Heat transfer between a supernatant gas and a flowing vibrofluidized bed of solid particles

Abstract

The purpose of this study is to develop and demonstrate a novel process for heat recovery from hot exhaust gases. This process involves direct contact of a hot gas with a countercurrently flowing vibrofluidized bed of cold solid.
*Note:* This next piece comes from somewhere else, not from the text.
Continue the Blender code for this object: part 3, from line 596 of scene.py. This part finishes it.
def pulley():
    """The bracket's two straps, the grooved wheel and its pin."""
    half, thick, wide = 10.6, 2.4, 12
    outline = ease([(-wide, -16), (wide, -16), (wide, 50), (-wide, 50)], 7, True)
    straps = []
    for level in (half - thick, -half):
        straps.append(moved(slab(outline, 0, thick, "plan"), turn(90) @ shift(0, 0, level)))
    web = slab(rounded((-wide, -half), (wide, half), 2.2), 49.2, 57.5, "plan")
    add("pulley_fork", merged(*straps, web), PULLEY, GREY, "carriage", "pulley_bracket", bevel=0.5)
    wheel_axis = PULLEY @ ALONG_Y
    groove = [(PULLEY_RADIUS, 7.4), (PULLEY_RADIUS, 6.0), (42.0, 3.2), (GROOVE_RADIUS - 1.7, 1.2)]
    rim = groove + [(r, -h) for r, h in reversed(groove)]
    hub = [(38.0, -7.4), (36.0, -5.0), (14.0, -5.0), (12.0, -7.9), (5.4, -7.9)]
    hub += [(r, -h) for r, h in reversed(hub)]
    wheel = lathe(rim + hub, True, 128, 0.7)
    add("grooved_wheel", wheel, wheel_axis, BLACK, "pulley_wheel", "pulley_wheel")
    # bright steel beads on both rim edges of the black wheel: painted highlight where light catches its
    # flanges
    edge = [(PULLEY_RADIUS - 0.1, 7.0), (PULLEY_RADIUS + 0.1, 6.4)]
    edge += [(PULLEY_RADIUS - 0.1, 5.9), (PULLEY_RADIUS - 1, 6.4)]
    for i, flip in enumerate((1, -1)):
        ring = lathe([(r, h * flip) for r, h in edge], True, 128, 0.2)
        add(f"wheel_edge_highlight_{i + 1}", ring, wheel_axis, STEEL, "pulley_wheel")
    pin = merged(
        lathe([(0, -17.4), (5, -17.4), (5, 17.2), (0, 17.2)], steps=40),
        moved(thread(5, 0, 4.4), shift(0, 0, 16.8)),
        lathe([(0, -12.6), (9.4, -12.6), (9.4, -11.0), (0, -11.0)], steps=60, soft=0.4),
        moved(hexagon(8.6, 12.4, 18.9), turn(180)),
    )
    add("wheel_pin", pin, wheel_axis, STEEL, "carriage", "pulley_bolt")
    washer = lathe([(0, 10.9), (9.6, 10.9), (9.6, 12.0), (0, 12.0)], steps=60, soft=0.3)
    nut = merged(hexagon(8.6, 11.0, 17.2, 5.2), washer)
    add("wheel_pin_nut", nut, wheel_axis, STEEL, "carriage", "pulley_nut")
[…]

Based on a simple heat-transfer model, an "apparent" heat-transfer coefficient between the air and solid was calculated. The temperature profile of the air as a function of heat-exchanger length was used to determine the "apparent" area for heat transfer in the model. Analysis, based on factorial-design experiments, showed that increasing the airflow rate and applied vibrational intensity, as well as decreasing the baffle height of the system served to increase the "apparent" heat-transfer coefficient. Increasing the solid flow rate produced higher heat-transfer coefficients only when the baffle was lowered past a certain "critical" height. Under optimum conditions investigated, a gas-to-bed heat-transfer coefficient of about 270 W/m²-K was obtained with a heat exchanger length of 0.71 m.

"Cold-flow" experiments of the system were used to explain the heat-transfer trends. A condition analogous to "flooding" determined the operating range of the "flowing" vibrofluidized-bed heat exchanger.

As a result of this work, significant progress has been made on the evolutionary development of a vibrofluidized-bed heat exchanger to be used for future heat recovery.